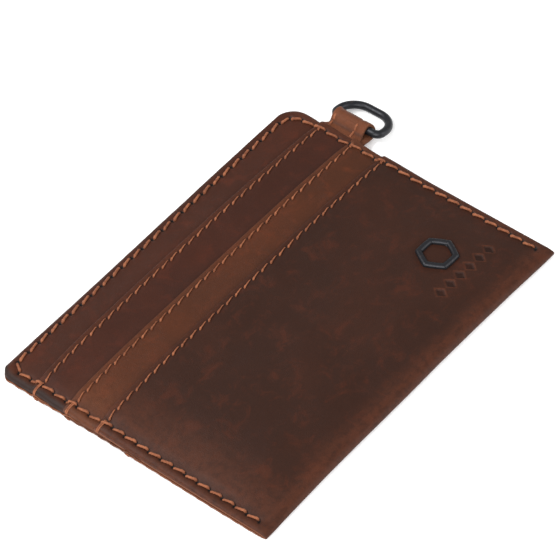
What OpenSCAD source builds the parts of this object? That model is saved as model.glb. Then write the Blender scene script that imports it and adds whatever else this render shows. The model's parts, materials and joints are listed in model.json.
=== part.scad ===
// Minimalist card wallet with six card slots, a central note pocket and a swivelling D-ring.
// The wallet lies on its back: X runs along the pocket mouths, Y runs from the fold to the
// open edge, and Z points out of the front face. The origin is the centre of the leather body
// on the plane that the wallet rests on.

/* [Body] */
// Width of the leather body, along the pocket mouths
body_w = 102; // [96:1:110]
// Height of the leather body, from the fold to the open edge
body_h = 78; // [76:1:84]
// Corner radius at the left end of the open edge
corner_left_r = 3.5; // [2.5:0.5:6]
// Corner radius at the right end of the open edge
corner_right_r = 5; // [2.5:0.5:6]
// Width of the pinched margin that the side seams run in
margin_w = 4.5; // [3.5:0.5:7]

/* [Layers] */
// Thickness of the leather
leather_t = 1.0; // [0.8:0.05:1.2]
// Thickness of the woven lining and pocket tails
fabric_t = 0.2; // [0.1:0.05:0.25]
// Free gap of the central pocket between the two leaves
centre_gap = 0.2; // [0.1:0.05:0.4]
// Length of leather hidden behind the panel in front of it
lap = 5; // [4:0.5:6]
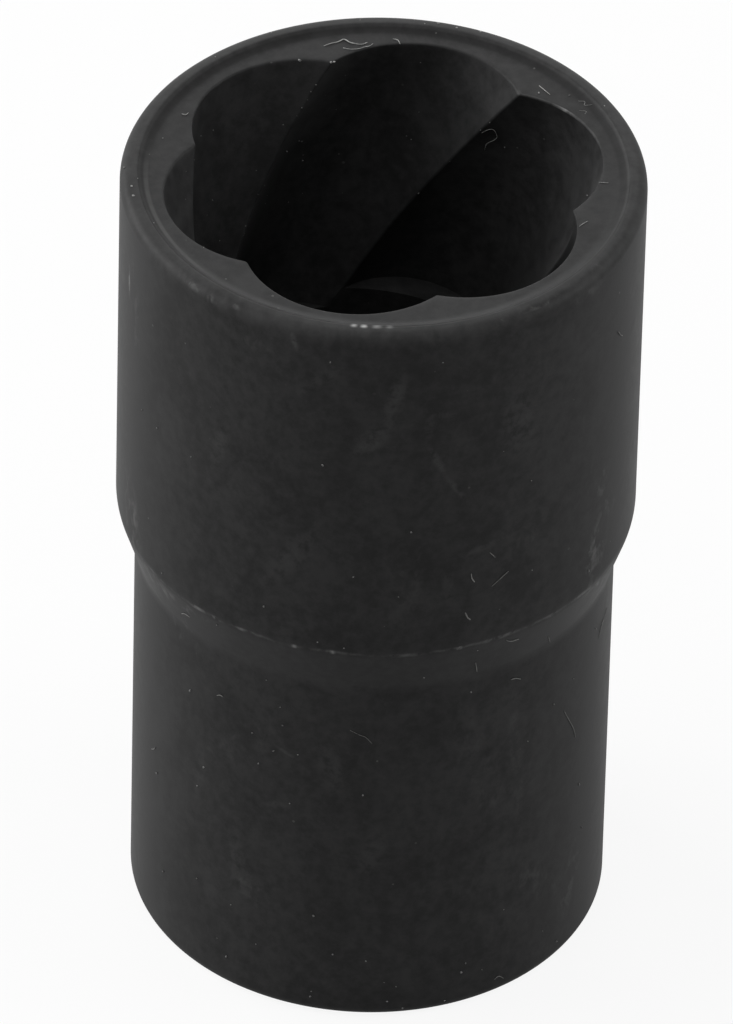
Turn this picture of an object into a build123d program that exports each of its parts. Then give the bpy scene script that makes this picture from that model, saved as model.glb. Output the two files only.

· · · ·

What is being asked: Pull out every line of the records that includes the string "from".

Finished exercise:
// The wallet lies on its back: X runs along the pocket mouths, Y runs from the fold to the
// Height of the leather body, from the fold to the open edge
Turn this picture of an object into a build123d program that exports each of its parts. Then give the bpy scene script that makes this picture from that model, saved as model.glb. Output the two files only.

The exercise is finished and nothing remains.